• [Requirements]
Using the data below, output the first line and every line after it up to and including the line containing "texture, 0.5), amount)", exactly as written and with nothing added.

• [Collected data]

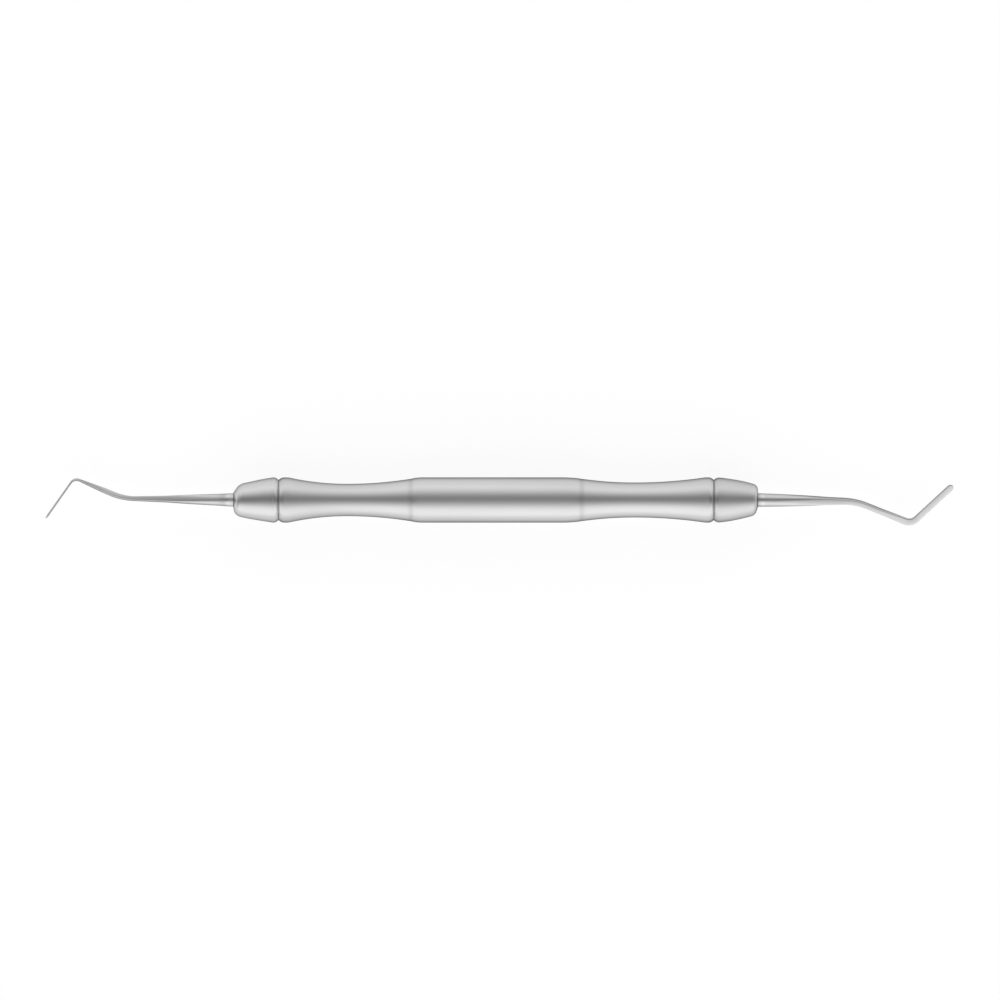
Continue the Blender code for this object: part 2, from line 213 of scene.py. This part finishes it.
def noise(tree, place, grain, detail):
    """Noise over a place vector, with its own grain along each axis."""
    mapping = tree.nodes.new("ShaderNodeMapping")
    mapping.inputs["Scale"].default_value = grain
    tree.links.new(place, mapping.inputs["Vector"])
    texture = tree.nodes.new("ShaderNodeTexNoise")
    texture.inputs["Scale"].default_value = 1.0
    texture.inputs["Detail"].default_value = detail
    tree.links.new(mapping.outputs["Vector"], texture.inputs["Vector"])
    return texture.outputs["Fac"]


def swing(tree, texture, amount):
    """A noise, which runs from 0 to 1, as a swing to both sides of zero by an amount."""
    return maths(tree, "MULTIPLY", maths(tree, "SUBTRACT", texture, 0.5), amount)


# The blasted satin that the grip and the cones share: soft lengthwise cloudiness, fine pits and faint
# turning lines under them. A grain is in changes per metre along, across and up.
cloud_grain = (110, 420, 420)
pit_grain = (9000, 9000, 9000)
turning_grain = (14000, 260, 260)
pit_share = 0.7
turning_share = 0.3
pits_in_shade = 0.5
satin, given, made = new_group(
    "blasted satin",
    {"Shade": grip_shade, "Roughness": grip_roughness, "Cloudiness": 0.04, "Pitting": 0.05},
    ("Shade", "Roughness", "Height"),
)
place = satin.nodes.new("ShaderNodeTexCoord").outputs["Object"]
clouds = noise(satin, place, cloud_grain, detail=2.0)
pits = noise(satin, place, pit_grain, detail=2.0)
lines = noise(satin, place, turning_grain, detail=1.0)
cloud_shift = swing(satin, clouds, given.outputs["Cloudiness"])
pit_shift = swing(satin, pits, given.outputs["Pitting"])
shade = maths(satin, "MULTIPLY", given.outputs["Shade"], maths(satin, "ADD", 1.0, cloud_shift))
satin.links.new(maths(satin, "MULTIPLY_ADD", pit_shift, pits_in_shade, shade), made.inputs["Shade"])
rough = maths(satin, "ADD", given.outputs["Roughness"], pit_shift)
satin.links.new(maths(satin, "SUBTRACT", rough, cloud_shift), made.inputs["Roughness"])
pitted = maths(satin, "MULTIPLY", pits, pit_share)
satin.links.new(maths(satin, "MULTIPLY_ADD", lines, turning_share, pitted), made.inputs["Height"])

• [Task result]
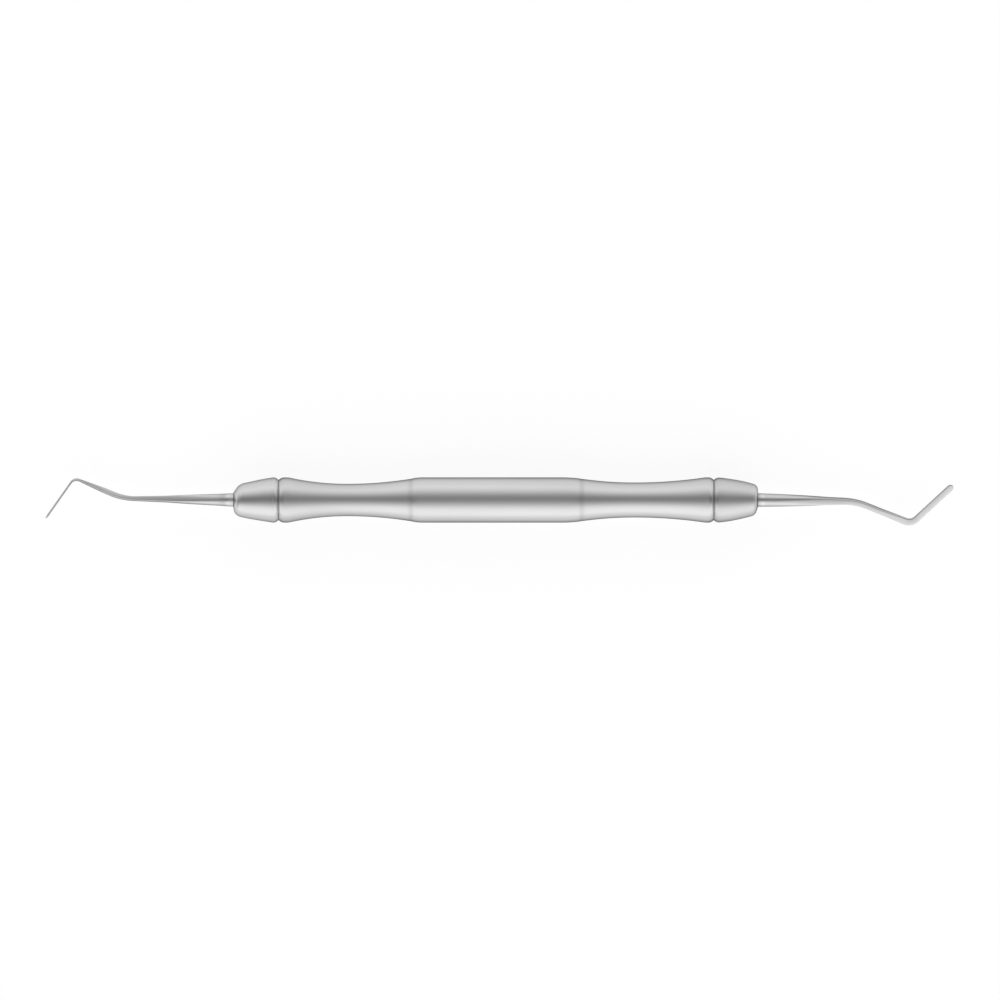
Continue the Blender code for this object: part 2, from line 213 of scene.py. This part finishes it.
def noise(tree, place, grain, detail):
    """Noise over a place vector, with its own grain along each axis."""
    mapping = tree.nodes.new("ShaderNodeMapping")
    mapping.inputs["Scale"].default_value = grain
    tree.links.new(place, mapping.inputs["Vector"])
    texture = tree.nodes.new("ShaderNodeTexNoise")
    texture.inputs["Scale"].default_value = 1.0
    texture.inputs["Detail"].default_value = detail
    tree.links.new(mapping.outputs["Vector"], texture.inputs["Vector"])
    return texture.outputs["Fac"]


def swing(tree, texture, amount):
    """A noise, which runs from 0 to 1, as a swing to both sides of zero by an amount."""
    return maths(tree, "MULTIPLY", maths(tree, "SUBTRACT", texture, 0.5), amount)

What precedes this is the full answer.